WHAT TO WORK ON: Copy out each line of the listing that has the word "frame" in it.

PROVIDED MATERIAL:
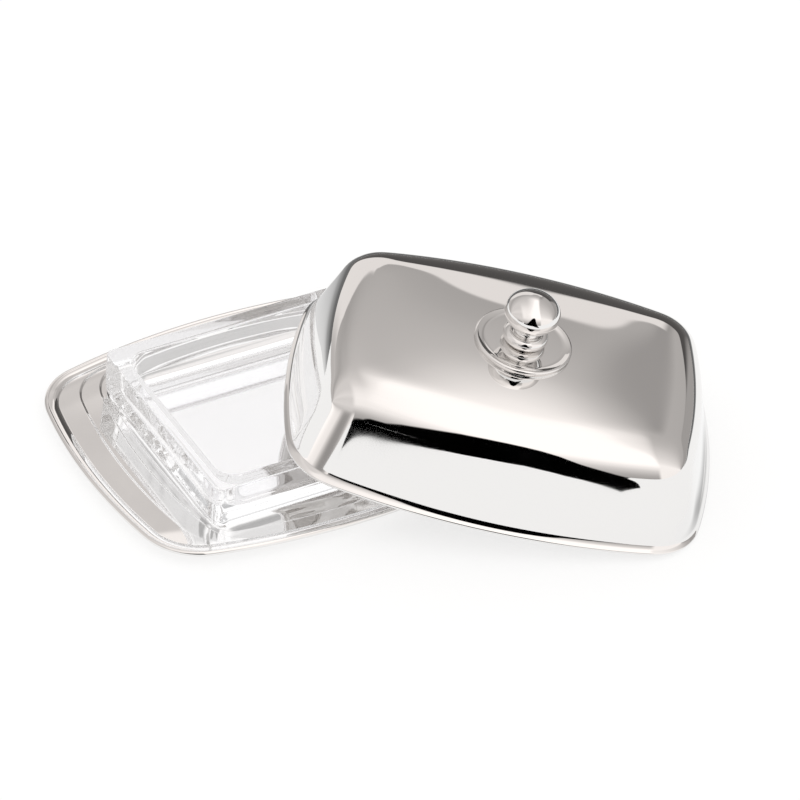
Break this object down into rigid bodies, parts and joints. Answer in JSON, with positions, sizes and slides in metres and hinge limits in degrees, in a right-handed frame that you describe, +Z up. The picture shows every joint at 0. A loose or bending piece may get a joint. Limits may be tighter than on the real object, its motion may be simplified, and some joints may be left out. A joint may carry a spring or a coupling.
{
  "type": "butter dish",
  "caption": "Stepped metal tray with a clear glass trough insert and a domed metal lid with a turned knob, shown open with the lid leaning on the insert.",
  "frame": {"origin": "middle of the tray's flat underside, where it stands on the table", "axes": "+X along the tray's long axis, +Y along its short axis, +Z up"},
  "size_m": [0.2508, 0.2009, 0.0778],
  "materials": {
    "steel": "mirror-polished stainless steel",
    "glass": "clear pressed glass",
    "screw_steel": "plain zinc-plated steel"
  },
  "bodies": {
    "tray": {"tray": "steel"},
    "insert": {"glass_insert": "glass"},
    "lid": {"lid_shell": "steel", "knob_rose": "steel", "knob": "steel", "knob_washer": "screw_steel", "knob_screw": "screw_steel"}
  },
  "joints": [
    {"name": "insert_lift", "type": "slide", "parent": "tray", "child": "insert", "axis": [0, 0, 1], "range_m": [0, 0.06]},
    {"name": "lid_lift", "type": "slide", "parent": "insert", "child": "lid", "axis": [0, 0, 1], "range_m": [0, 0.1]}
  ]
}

RESPONSE:
Break this object down into rigid bodies, parts and joints. Answer in JSON, with positions, sizes and slides in metres and hinge limits in degrees, in a right-handed frame that you describe, +Z up. The picture shows every joint at 0. A loose or bending piece may get a joint. Limits may be tighter than on the real object, its motion may be simplified, and some joints may be left out. A joint may carry a spring or a coupling.
  "frame": {"origin": "middle of the tray's flat underside, where it stands on the table", "axes": "+X along the tray's long axis, +Y along its short axis, +Z up"},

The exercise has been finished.